# [Instruction]
Starting with the line that contains "way > 0 ? 0 : 1])" and stopping after the line that contains "before = set(bpy.data.objects)", output every line exactly as it stands.

# [Dataset section]
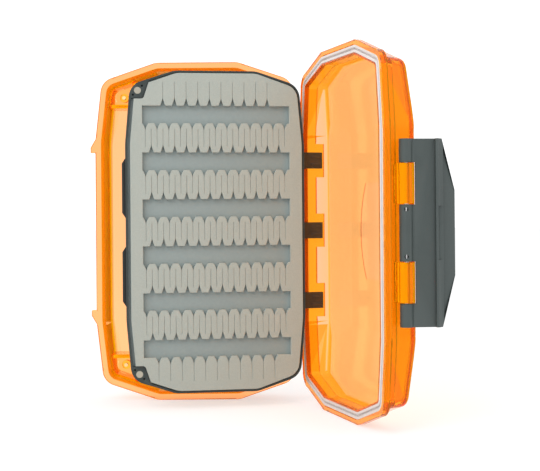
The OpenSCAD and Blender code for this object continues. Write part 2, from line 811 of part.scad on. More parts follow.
module latch_section(hook) {
    circle(latch_knuckle_r);
    polygon([[plate_in, 0], [plate_in, hook_y], [plate_in + hook_reach, hook_y],
             [plate_in + hook_reach, hook_y + hook / 3], [plate_in, hook_y + hook],
             [plate_in - dish_gap / 2, dish_y], [plate_in - wing_flare, wing_end],
             [plate_in - wing_flare - wing_t, wing_end - wing_t / 3],
             [plate_out, hook_end - hook_w / 2], [plate_out, 0]]);
}

// Plan of the latch: straight in the middle, falling away to the ends
module latch_plan() across(-2 * latch_knuckle_r, 2 * latch_knuckle_r) polygon([
    [-latch_knuckle_r, -latch_half], [hook_end, -latch_half], [wing_end, -wing_half],
    [wing_end, wing_half], [hook_end, latch_half], [-latch_knuckle_r, latch_half]]);

// Dished inner side of the wing, between rims along its slanted ends
module latch_dish() intersection() {
    bar(-latch_half, latch_half) polygon([
        [plate_in - dish_d, dish_y], [plate_in + past, dish_y], [plate_in + past, wing_end + past],
        [plate_in - wing_flare, wing_end + past], [plate_in - wing_flare, wing_end]]);
    across(-2 * latch_knuckle_r, 2 * latch_knuckle_r) polygon([
        [dish_y, -latch_half + 2 * rim_w], [wing_end, -wing_half + rim_w / 2],
        [wing_end + past, -wing_half + rim_w / 2], [wing_end + past, wing_half - rim_w / 2],
        [wing_end, wing_half - rim_w / 2], [dish_y, latch_half - 2 * rim_w]]);
}

module latch() color("dimgray") on_latch() difference() {
    intersection() {
        union() {
            bar(-barrel_z, barrel_z) latch_section(hook_w * 0.6);
            both_ways() bar(barrel_z - past, latch_half) latch_section(hook_w);
        }
        latch_plan();
    }
    // Room for the lid's barrels
    both_ways() rod_z(0, 0, barrel_z - barrel_end_gap, barrel_end + barrel_end_gap, barrel_clear);
    both_ways() rod_z(0, 0, latch_pin_z, latch_half + past, latch_pin_r);
    latch_dish();
    // Windows that show the pins
    both_ways() translate([0, -latch_pin_r / 2, latch_pin_z + window_z])
        rotate([0, 90, 0]) cylinder(r = window_r, h = latch_knuckle_r + past);
}

module latch_pin(way) color("silver") on_latch() mirror([0, 0, way > 0 ? 0 : 1])
    rod_z(0, 0, latch_pin_z, latch_half - latch_pin_in, latch_pin_r);

base_shell();
base_magnet(magnet_z);  // base_magnet_top
base_magnet(-magnet_z);  // base_magnet_bottom
hinge_pin(hinge_pitch);  // hinge_pin_top
hinge_pin(0);  // hinge_pin_middle
hinge_pin(-hinge_pitch);  // hinge_pin_bottom
lid_shell();
lid_gasket();
leaf_bracket(hinge_pitch);  // leaf_bracket_top
leaf_bracket(0);  // leaf_bracket_middle
leaf_bracket(-hinge_pitch);  // leaf_bracket_bottom
leaf_frame();
leaf_panel();
leaf_foam_front();
leaf_foam_back();
leaf_magnet(magnet_z);  // leaf_magnet_top
leaf_magnet(-magnet_z);  // leaf_magnet_bottom
leaf_pin(hinge_pitch);  // leaf_pin_top
leaf_pin(0);  // leaf_pin_middle
leaf_pin(-hinge_pitch);  // leaf_pin_bottom
latch();
latch_pin(1);  // latch_pin_upper
latch_pin(-1);  // latch_pin_lower
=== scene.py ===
"""Looks of the fly box: clear orange shells, slit foam leaf, dark grey latch, soft studio light."""
import json
import math
import random

import bmesh
import bpy
from mathutils import Matrix, Vector


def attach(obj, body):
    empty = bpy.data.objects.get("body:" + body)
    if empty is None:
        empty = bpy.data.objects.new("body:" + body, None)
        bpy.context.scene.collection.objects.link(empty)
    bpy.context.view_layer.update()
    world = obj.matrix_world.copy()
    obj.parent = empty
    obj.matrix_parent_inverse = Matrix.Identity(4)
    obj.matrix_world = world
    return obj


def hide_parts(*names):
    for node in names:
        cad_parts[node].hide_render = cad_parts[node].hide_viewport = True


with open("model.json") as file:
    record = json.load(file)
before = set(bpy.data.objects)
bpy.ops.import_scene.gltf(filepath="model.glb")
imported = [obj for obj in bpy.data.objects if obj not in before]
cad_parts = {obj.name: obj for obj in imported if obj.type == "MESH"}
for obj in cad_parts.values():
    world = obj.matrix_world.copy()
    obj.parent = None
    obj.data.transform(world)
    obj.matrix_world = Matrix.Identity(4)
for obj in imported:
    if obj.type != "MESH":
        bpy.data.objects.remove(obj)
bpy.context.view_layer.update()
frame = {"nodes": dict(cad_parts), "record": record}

MM = 0.001

# Camera, fitted to the photograph: a level view along +Y with a slight roll
IMAGE_W = 540
IMAGE_H = 471
CAMERA_PLACE = Vector((35.4, -542, 90.8)) * MM
FOCAL_PX = 1108
VIEW_CENTRE_Y = 213.4
ROLL_DEG = 0.457
SENSOR_MM = 36
NEAR_CLIP = 0.01

# Sizes of the box and the leaf as in the part's source, in millimetres
BOX_H = 165
SHOULDER_DROP = 9
SHOULDER_IN = 3.3
LEAN_R = 35
SHOULDER_R = 8
END_R = 12
HINGE = (50.85, -1.5)
LEAF_PIVOT = (40.35, 3.65)
LID_OPEN = 108.7
LEAF_OPEN = 7.8
LEAF_W = 83.7
LEAF_H = 150
LEAF_FLAT = 38.2
LEAF_STRAIGHT = 41.2
LEAF_SHOULDER_IN = 0.7 * SHOULDER_IN
LEAF_SHOULDER_DROP = 0.75 * SHOULDER_DROP

# Sizes of the foam as in the source, with its gap to the frame included
FOAM_INSET = 1.15
FOAM_T = 2.5
FOAM_FRONT_Y = -3.4
FOAM_BACK_Y = 0.3
HINGE_BAR_W = 5.35
TAB_W = 8.45
TAB_H = 13.15
TAB_LEAN = 0.3365
TAB_R = 1.5
ROWS = 6
ROW_H = 8.1
ROW_L = 69.7
NOTCHES = 13
NOTCH_PITCH = 5.42
SLIT_D = 11

# Sizes of the foam that were fitted to the photograph, and differ from the source's. A notch
# has a width, a power that bends its sides, and a depth.
FREE_GAP = 1.1
ROW_PITCH = 21.73
ROW_LEFT_IN = 0.9
ROW_UP = 0.25
NOTCH_DOWN = (2.9, 1.8, 3.4)
NOTCH_UP = (2.3, 1.25, 3.6)
SLIT_W = 0.06

# Only here: how much a notch's depth varies, where its sides have points, and the soft edges
NOTCH_DEPTH_SPREAD = 0.05
NOTCH_STEPS = (0, 0.06, 0.14, 0.24, 0.36, 0.5, 0.66, 0.82, 1)
FOAM_EDGE = 0.22
FOAM_SHARP_DEG = 50

# Skins: faces within FLAT_DEG of each other are one flat region. On the shells, convex corners
# between regions over CORNER_MM2 are rounded, and two regions over BROAD_MM2 shade apart.
# Edges are radii in millimetres, and WELD is a distance in metres.
WELD = 1e-6
FLAT_DEG = 0.2
CORNER_DEG = 50
CORNER_MM2 = 60
CORNER_EDGE = 0.3
BROAD_MM2 = 150
SHELL_SHARP_DEG = 28
SOFT_SHARP_DEG = 35
LATCH_EDGE = 0.35
SMALL_EDGE = 0.15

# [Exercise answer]
module latch_pin(way) color("silver") on_latch() mirror([0, 0, way > 0 ? 0 : 1])
    rod_z(0, 0, latch_pin_z, latch_half - latch_pin_in, latch_pin_r);

base_shell();
base_magnet(magnet_z);  // base_magnet_top
base_magnet(-magnet_z);  // base_magnet_bottom
hinge_pin(hinge_pitch);  // hinge_pin_top
hinge_pin(0);  // hinge_pin_middle
hinge_pin(-hinge_pitch);  // hinge_pin_bottom
lid_shell();
lid_gasket();
leaf_bracket(hinge_pitch);  // leaf_bracket_top
leaf_bracket(0);  // leaf_bracket_middle
leaf_bracket(-hinge_pitch);  // leaf_bracket_bottom
leaf_frame();
leaf_panel();
leaf_foam_front();
leaf_foam_back();
leaf_magnet(magnet_z);  // leaf_magnet_top
leaf_magnet(-magnet_z);  // leaf_magnet_bottom
leaf_pin(hinge_pitch);  // leaf_pin_top
leaf_pin(0);  // leaf_pin_middle
leaf_pin(-hinge_pitch);  // leaf_pin_bottom
latch();
latch_pin(1);  // latch_pin_upper
latch_pin(-1);  // latch_pin_lower
=== scene.py ===
"""Looks of the fly box: clear orange shells, slit foam leaf, dark grey latch, soft studio light."""
import json
import math
import random

import bmesh
import bpy
from mathutils import Matrix, Vector


def attach(obj, body):
    empty = bpy.data.objects.get("body:" + body)
    if empty is None:
        empty = bpy.data.objects.new("body:" + body, None)
        bpy.context.scene.collection.objects.link(empty)
    bpy.context.view_layer.update()
    world = obj.matrix_world.copy()
    obj.parent = empty
    obj.matrix_parent_inverse = Matrix.Identity(4)
    obj.matrix_world = world
    return obj


def hide_parts(*names):
    for node in names:
        cad_parts[node].hide_render = cad_parts[node].hide_viewport = True


with open("model.json") as file:
    record = json.load(file)
before = set(bpy.data.objects)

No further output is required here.